Best Buy began working on ways to deter the customers who drove profits down. It began enforcing a restocking fee of 15% of the purchase price on returned merchandise. And to discourage customers who return items with the intention of repurchasing them at an "open-box" discount, it is experimenting with reselling returned items online.

Meet Barry and Jill

Shunning customers is a delicate task. Mr. Anderson says Best Buy will first try to turn its bad customers into profitable ones by selling them warranties or more profitable services.

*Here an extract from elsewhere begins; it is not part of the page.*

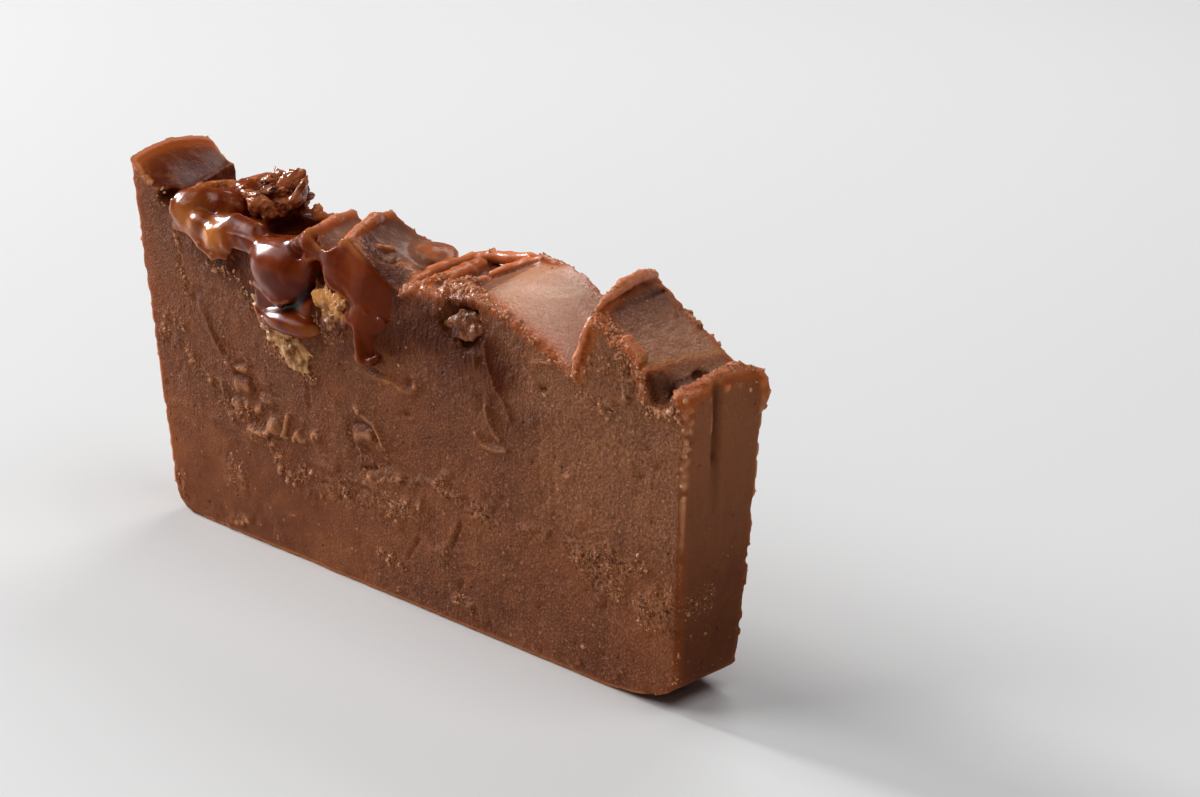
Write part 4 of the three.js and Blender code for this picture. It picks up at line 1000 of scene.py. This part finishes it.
# Clusters: how many, how large (mm), how far apart (mm), and their line of x, y and z.
LUMP_PLACES = [
    (110, 0.4, 1.3, [(13, -8.4, 63.6), (18, -8.6, 64.4), (24, -8.6, 64)]),
    (40, 0.35, 1, [(13.6, -6, 64), (14.4, -1, 63.6)]),
    (90, 0.36, 0.9, [(24, -9.4, 63.4), (32, -9.6, 61), (40, -9.8, 57.6), (44.6, -9.9, 55.4)]),
    (90, 0.4, 1.3, [(50.4, -9, 66.6), (53.6, -9.2, 64.8), (56, -9.3, 63)]),
    (60, 0.36, 0.9, [(56, -9.6, 62), (60.6, -9.6, 59.4), (61.6, -9.8, 56.6)]),
    (70, 0.4, 0.9, [(61.6, -9.9, 53.8), (65, -9.9, 53.4), (68, -9.9, 54.6)]),
    (110, 0.38, 0.9, [(67.6, -9.4, 57.6), (69, -3, 58.8), (69.4, 3, 59.6), (69.6, 7, 58.4), (69.8, 9, 55)]),
    (30, 0.3, 0.8, [(-60, -9.8, 66), (-66.3, -9.9, 63.4)]),
    (14, 0.75, 0.8, [(53.5, 8.8, 63.6), (56.5, 8.9, 61.9)]),
    (40, 0.3, 1, [(-51.5, -10, 54.6), (-45, -10, 53.6), (-39.4, -9.8, 50.4)]),
    (16, 0.5, 1, [(45.2, 9, 65.4), (46, 7.6, 65.2)]),
    (50, 0.34, 0.8, [(3.6, -9.8, 61), (7.6, -8.4, 63.2), (10, -5, 64.2)]),
    (70, 0.3, 1.1, [(-38.6, -9.4, 47.4), (-33, -9.4, 43.4), (-27, -9.3, 40), (-21.6, -9.2, 37.6)]),
    (60, 0.26, 1.2, [(-21.6, -9.5, 51), (-18, -9.4, 47.6), (-13, -9.4, 48.6)]),
]
lump_draw = np.random.default_rng(200)
slopes = np.stack([look_up(g, axes, points) for g in np.gradient(slab, *axes)], -1)
outward = slopes / np.linalg.norm(slopes, axis=1)[:, None]

# Crumbs gather in clumps, along the cut edges, down the upright edge at the right, and in the crumbly seams.
clumps = np.clip(noise(px, py, pz, 5, 201) + 0.2, 0, 1) * np.clip(noise(px, py, pz, 1.6, 202) + 0.6, 0, 1)
off_caramel = np.clip((px - 2) / 10, 0, 1) + np.clip((56 - pz) / 4, 0, 1) + np.clip((py - 4) / 3, 0, 1)
along_edges = np.clip((fine_edge - 0.2) / 0.2, 0, 1) * (pz > 2) * (wide_edge > 0.1)
along_edges *= np.clip((px + 69) / 3, 0.05, 1)
along_edges *= np.clip(off_caramel, 0, 1)
upright = np.clip(1 - np.abs(px - 62 - 0.066 * pz - 4.5) / 1.5, 0, 1) * (py < -8)
upright *= np.clip((pz - 30) / 20, 0.15, 1)
edge_wish = along_edges * (0.6 + 2 * upright) * np.clip((52 - px) / 2, 0.3, 1)
seam_wish = 1.6 * crumbs ** 2 * (wide_edge < 0.2)
wish = clumps * (edge_wish + seam_wish) * (1 - syrup_and_hollow_shade) + 0.0001
chosen = lump_draw.choice(len(points), LOOSE_CRUMBS, replace=False, p=wish / wish.sum())
seats = points[chosen]
leanings = outward[chosen]
sizes = 0.1 + 0.32 * lump_draw.random(len(seats)) ** 6
sizes *= np.where((seats[:, 0] > 20) & (seats[:, 2] < 40), 0.8, 1)
lightness = np.where(fine_edge[chosen] > 0.15, 1, 0.5)
for count, size, spread, line in LUMP_PLACES:
    line = np.array(line, float)
    t = lump_draw.uniform(0, len(line) - 1, count)
    i = t.astype(int)
    spots = line[i] + (line[i + 1] - line[i]) * (t - i)[:, None]
    spots = spots + lump_draw.normal(0, spread * 0.5, (count, 3))
    spots = settle(spots, slab, axes, 4)
    near = np.stack([look_up(g, axes, spots) for g in np.gradient(slab, *axes)], -1)
    seats = np.vstack([seats, spots])
    leanings = np.vstack([leanings, near / np.linalg.norm(near, axis=1)[:, None]])
    sizes = np.append(sizes, size * lump_draw.uniform(0.3, 1, count))
    lightness = np.append(lightness, np.ones(count))


def ball(detail):
    """The vertices and faces of a round ball of triangles."""
    shape = bmesh.new()
    bmesh.ops.create_icosphere(shape, subdivisions=detail, radius=1)
    places = np.array([v.co[:] for v in shape.verts])
    faces = np.array([[v.index for v in f.verts] for f in shape.faces])
    shape.free()
    return places, faces


def lumps(seats, leanings, sizes, lightness, detail, draw):
    """Small broken lumps in one mesh, each sitting a tenth of its size into the surface under it."""
    pebble, pebble_faces = ball(detail)
    total = len(seats)
    turns, _ = np.linalg.qr(draw.normal(size=(total, 3, 3)))
    stretch = draw.uniform(0.45, 1.4, (total, 1, 3))
    u, v, w = pebble.T * 1.4
    dents = 1 + 0.55 * noise(u[None, :] + np.arange(total)[:, None] * 7.3, v[None, :], w[None, :], 1, 205)
    dented = pebble[None] * stretch * dents[:, :, None] * sizes[:, None, None]
    shapes = np.einsum("nij,npj->npi", turns, dented)
    shapes = shapes + (seats - 0.1 * sizes[:, None] * leanings)[:, None]
    shapes[:, :, 2] = np.maximum(shapes[:, :, 2], 0)
    faces = pebble_faces[None] + (np.arange(total) * len(pebble))[:, None, None]
    shades = np.repeat(lightness * draw.random(total), len(pebble))
    return shapes.reshape(-1, 3), faces.reshape(-1, 3), shades


large = sizes > LARGE_CRUMB
(lump_points, lump_faces, shades), (grain_points, grain_faces, grain_shades) = (
    lumps(seats[which], leanings[which], sizes[which], lightness[which], detail, lump_draw)
    for which, detail in ((large, 2), (~large, 1)))
lump_piece = new_mesh("fudge_crumbs", np.vstack([lump_points, grain_points]),
                      np.vstack([lump_faces, grain_faces + len(lump_points)]),
                      {"shade": np.append(shades, grain_shades)})
lump_piece.data.polygons.foreach_set("use_smooth", [False] * len(lump_piece.data.polygons))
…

Store clerks receive hours of training in identifying desirable customers according to their shopping preferences and behavior. High-income men, referred to internally as "Barrys," tend to be enthusiasts of action movies and cameras. Suburban moms, called "Jills," are usually willing to talk about helping their families. Staffers use quick interviews to pigeonhole shoppers. A customer who says his family has a regular "movie night," for example, is pegged a prime candidate for home-theater equipment.

Best Buy's decade-old Westminster, Calif., store is one of the 100 now using the new approach. It targets upper-income men with an array of pricey home-theater systems, and small-business owners with network servers, which connect office PCs, and technical help unavailable to other customers. On Tuesdays, when new movie releases hit the shelves, sales clerks prowl the DVD aisles looking for promising candidates. The goal is to steer them into a back room that showcases $12,000 high-definition home-theater systems.

Mr. Anderson says early results indicate that the pilot stores "are clobbering" the conventional stores, with sales gains running nearly double those of the traditional stores.